Lines of data =

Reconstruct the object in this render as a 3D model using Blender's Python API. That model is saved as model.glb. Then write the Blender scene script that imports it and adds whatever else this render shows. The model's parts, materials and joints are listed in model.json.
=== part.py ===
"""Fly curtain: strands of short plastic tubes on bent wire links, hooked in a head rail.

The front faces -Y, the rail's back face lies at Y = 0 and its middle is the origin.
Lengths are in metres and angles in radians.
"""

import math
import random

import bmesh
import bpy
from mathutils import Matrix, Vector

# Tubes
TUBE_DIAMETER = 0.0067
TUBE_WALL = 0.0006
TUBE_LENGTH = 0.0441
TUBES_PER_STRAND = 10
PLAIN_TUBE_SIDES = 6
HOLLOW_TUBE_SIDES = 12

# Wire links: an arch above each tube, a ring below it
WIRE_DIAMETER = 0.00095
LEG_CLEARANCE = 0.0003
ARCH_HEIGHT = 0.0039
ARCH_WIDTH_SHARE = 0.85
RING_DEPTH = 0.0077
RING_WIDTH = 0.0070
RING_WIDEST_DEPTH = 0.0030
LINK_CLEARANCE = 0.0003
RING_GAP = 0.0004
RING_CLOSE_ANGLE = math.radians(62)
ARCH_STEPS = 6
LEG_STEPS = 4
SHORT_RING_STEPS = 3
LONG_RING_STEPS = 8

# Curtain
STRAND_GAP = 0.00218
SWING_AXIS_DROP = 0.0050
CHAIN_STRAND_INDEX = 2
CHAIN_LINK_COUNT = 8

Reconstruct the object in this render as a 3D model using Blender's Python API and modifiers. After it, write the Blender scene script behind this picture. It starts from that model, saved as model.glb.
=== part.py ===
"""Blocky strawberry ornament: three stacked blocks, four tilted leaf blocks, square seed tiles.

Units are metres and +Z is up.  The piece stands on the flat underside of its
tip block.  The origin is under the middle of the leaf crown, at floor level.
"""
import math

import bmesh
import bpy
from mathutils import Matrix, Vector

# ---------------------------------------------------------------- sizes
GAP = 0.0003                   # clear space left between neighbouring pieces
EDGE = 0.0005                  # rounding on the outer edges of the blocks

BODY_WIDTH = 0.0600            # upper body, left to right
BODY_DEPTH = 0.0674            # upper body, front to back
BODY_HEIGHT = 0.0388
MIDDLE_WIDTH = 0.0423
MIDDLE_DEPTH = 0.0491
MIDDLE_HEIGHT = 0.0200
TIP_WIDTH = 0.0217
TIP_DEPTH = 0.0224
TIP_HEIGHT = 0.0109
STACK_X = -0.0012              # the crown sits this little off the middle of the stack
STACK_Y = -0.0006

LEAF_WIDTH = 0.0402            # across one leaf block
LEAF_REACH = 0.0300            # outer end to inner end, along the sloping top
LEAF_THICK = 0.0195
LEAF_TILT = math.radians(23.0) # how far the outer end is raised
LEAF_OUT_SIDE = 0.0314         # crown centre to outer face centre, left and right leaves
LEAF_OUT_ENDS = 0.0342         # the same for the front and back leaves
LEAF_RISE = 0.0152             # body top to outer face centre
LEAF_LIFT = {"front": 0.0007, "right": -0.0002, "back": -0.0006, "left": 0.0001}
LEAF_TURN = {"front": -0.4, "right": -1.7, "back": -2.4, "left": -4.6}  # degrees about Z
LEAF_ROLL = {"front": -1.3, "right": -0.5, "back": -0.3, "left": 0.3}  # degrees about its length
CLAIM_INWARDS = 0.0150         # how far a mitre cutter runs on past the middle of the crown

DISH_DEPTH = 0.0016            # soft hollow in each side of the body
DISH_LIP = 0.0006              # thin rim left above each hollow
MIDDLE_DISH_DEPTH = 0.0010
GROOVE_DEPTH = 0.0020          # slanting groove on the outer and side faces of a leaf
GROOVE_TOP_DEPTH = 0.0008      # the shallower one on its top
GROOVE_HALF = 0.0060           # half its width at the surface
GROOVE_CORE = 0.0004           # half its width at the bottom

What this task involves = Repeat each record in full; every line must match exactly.

Answer to the problem =
Reconstruct the object in this render as a 3D model using Blender's Python API. That model is saved as model.glb. Then write the Blender scene script that imports it and adds whatever else this render shows. The model's parts, materials and joints are listed in model.json.
=== part.py ===
"""Fly curtain: strands of short plastic tubes on bent wire links, hooked in a head rail.

The front faces -Y, the rail's back face lies at Y = 0 and its middle is the origin.
Lengths are in metres and angles in radians.
"""

import math
import random

import bmesh
import bpy
from mathutils import Matrix, Vector

# Tubes
TUBE_DIAMETER = 0.0067
TUBE_WALL = 0.0006
TUBE_LENGTH = 0.0441
TUBES_PER_STRAND = 10
PLAIN_TUBE_SIDES = 6
HOLLOW_TUBE_SIDES = 12

# Wire links: an arch above each tube, a ring below it
WIRE_DIAMETER = 0.00095
LEG_CLEARANCE = 0.0003
ARCH_HEIGHT = 0.0039
ARCH_WIDTH_SHARE = 0.85
RING_DEPTH = 0.0077
RING_WIDTH = 0.0070
RING_WIDEST_DEPTH = 0.0030
LINK_CLEARANCE = 0.0003
RING_GAP = 0.0004
RING_CLOSE_ANGLE = math.radians(62)
ARCH_STEPS = 6
LEG_STEPS = 4
SHORT_RING_STEPS = 3
LONG_RING_STEPS = 8

# Curtain
STRAND_GAP = 0.00218
SWING_AXIS_DROP = 0.0050
CHAIN_STRAND_INDEX = 2
CHAIN_LINK_COUNT = 8

Reconstruct the object in this render as a 3D model using Blender's Python API and modifiers. After it, write the Blender scene script behind this picture. It starts from that model, saved as model.glb.
=== part.py ===
"""Blocky strawberry ornament: three stacked blocks, four tilted leaf blocks, square seed tiles.

Units are metres and +Z is up.  The piece stands on the flat underside of its
tip block.  The origin is under the middle of the leaf crown, at floor level.
"""
import math

import bmesh
import bpy
from mathutils import Matrix, Vector

# ---------------------------------------------------------------- sizes
GAP = 0.0003                   # clear space left between neighbouring pieces
EDGE = 0.0005                  # rounding on the outer edges of the blocks

BODY_WIDTH = 0.0600            # upper body, left to right
BODY_DEPTH = 0.0674            # upper body, front to back
BODY_HEIGHT = 0.0388
MIDDLE_WIDTH = 0.0423
MIDDLE_DEPTH = 0.0491
MIDDLE_HEIGHT = 0.0200
TIP_WIDTH = 0.0217
TIP_DEPTH = 0.0224
TIP_HEIGHT = 0.0109
STACK_X = -0.0012              # the crown sits this little off the middle of the stack
STACK_Y = -0.0006

LEAF_WIDTH = 0.0402            # across one leaf block
LEAF_REACH = 0.0300            # outer end to inner end, along the sloping top
LEAF_THICK = 0.0195
LEAF_TILT = math.radians(23.0) # how far the outer end is raised
LEAF_OUT_SIDE = 0.0314         # crown centre to outer face centre, left and right leaves
LEAF_OUT_ENDS = 0.0342         # the same for the front and back leaves
LEAF_RISE = 0.0152             # body top to outer face centre
LEAF_LIFT = {"front": 0.0007, "right": -0.0002, "back": -0.0006, "left": 0.0001}
LEAF_TURN = {"front": -0.4, "right": -1.7, "back": -2.4, "left": -4.6}  # degrees about Z
LEAF_ROLL = {"front": -1.3, "right": -0.5, "back": -0.3, "left": 0.3}  # degrees about its length
CLAIM_INWARDS = 0.0150         # how far a mitre cutter runs on past the middle of the crown

DISH_DEPTH = 0.0016            # soft hollow in each side of the body
DISH_LIP = 0.0006              # thin rim left above each hollow
MIDDLE_DISH_DEPTH = 0.0010
GROOVE_DEPTH = 0.0020          # slanting groove on the outer and side faces of a leaf
GROOVE_TOP_DEPTH = 0.0008      # the shallower one on its top
GROOVE_HALF = 0.0060           # half its width at the surface
GROOVE_CORE = 0.0004           # half its width at the bottom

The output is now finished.